His father, Charles “Chad’’ Gifford, worked his way up from loan officer to the helm of Bank of Boston by the 1980s. After several transitions, it was acquired by
Some members of the Gifford family had notable ties to Democrats.
Rufus’s uncle, the late K. Dun Gifford, was a Senate aide to Edward M. Kennedy in the 1960s and was at the side of Robert F. Kennedy when he was gunned down in Los Angeles in 1968.
Rufus Gifford went to boarding school at St. Paul’s School in Concord, N.H., where he was an actor, playing Pippin in the musical of that name. He graduated from Brown University with a double major, in American civilization and theater.
It was after his freshman year at Brown, in 1993, that his mother was visiting him in Hollywood, where he was on a summer internship. She picked up one of his notebooks, while he was away at work, to leave him a note.
“I turned to the back page, and it said, ‘I wish the world knew what it was like to be gay,’ ’’ Anne Gifford recalled. “Whoa. My world. It rocked my world.’’
She spoke to her son that night and over the next several days, and told her husband when she returned to Massachusetts that Sunday.
“Chad picked up the phone and said, ‘Hey Ruf, mom just got back and told me that you’re gay and this doesn’t change anything. I love you,’ ’’ she said. “And then, as Chad always does, he throws humor in: He said, ‘Do you have any other Father’s Day presents for me?’ ’’
Nonetheless, Chad Gifford traveled to California the following week and tried to convince Rufus that he wasn’t gay.
“I knew so little, that’s where my head was. No, that’s where my heart was,’’ Chad Gifford says now.
“It’s not a life you would choose for your child, especially back when he came out,’’ Anne Gifford said. “It was such uncharted territory for us.’’
The parents rallied. Anne Gifford started a support group for mothers and helped develop a book project, “The Shared Heart: Portraits And Stories Celebrating Lesbian, Gay, And Bisexual Young People.’’
Together, his parents wrote an op-ed article in the Globe in 2004 urging Massachusetts residents not to overturn gay marriage, which had been legalized a year earlier.
Rufus Gifford’s current romantic partner, Stephen DeVincent, a veterinarian in Washington, D.C., often travels with the Giffords on family vacations.
Rufus said his coming out was not unlike the experiences of other gay young people - “outrageously difficult’’ and “one of the most lonely feelings in the entire world.’’
He had no gay role models. His parents had no openly gay friends. But for him, being gay also provided an “enormous opportunity.’’
“It sort of freed me from being looked at in the same lens as other people,’’ he said. “And so I could sort of free myself from being a banker’s son in Boston, and I could go do something different.’’
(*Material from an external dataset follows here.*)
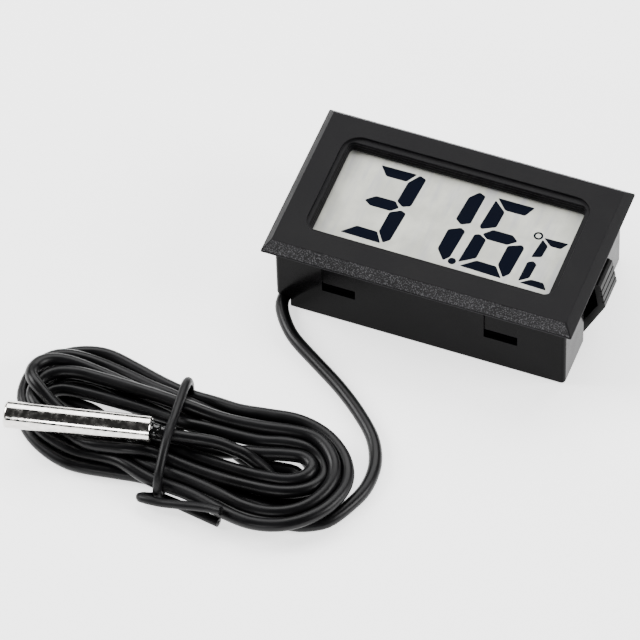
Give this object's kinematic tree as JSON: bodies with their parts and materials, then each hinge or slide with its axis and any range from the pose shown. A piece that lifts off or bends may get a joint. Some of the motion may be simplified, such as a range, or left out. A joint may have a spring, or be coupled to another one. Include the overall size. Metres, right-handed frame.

Rufus Gifford returned to Hollywood. He found work as a creative executive affiliated with 20th Century Fox, where he acted as a liaison between the studio and the creative types - the writers, director, and actors - in an effort to improve their movies.
Some of his films were commercial successes, but many were panned by critics. He worked on “Dr. Doolittle 2’’ with Eddie Murphy, “First Daughter’’ with Katie Holmes, and “Life or Something Like It’’ with Angelina Jolie.
By 2004, he wanted out - he had become creatively frustrated.
“I moved to LA with these pie-in-the-sky ambitions that I could help create some of this fantastic product, these amazing movies,’’ he said. “And what I found when I got there is it’s not like that.’’
He had dabbled in political fund-raising. His classmate at Brown was Kerry’s daughter, Alexandra, and he helped out Kerry’s primary campaign for president in 2003 on what he described as a “very, very low level.’’
When Kerry won the Democratic nomination, Gifford quit the movie business.
“Having consulted with my dad several times, I said, look, I don’t want to do this anymore, and I’m so fed up with the Bush administration that I just want to devote all my time and energy to getting John Kerry elected as president of the United States,’’ he said.
He soon became one of Kerry’s most prolific fund-raisers. As deputy finance director for the western region, he helped oversee the raising of more than $30 million.
“He became an instant legend. He was a pied piper on our campaign,’’ Kerry said.
In 2007, Gifford and his romantic partner at the time (Jeremy Bernard, who this year became the first openly gay White House social secretary) signed on to Obama’s campaign, and together, they helped raise nearly $80 million from California for the then-underdog senator’s presidential campaign. It was the largest amount from any state for Obama.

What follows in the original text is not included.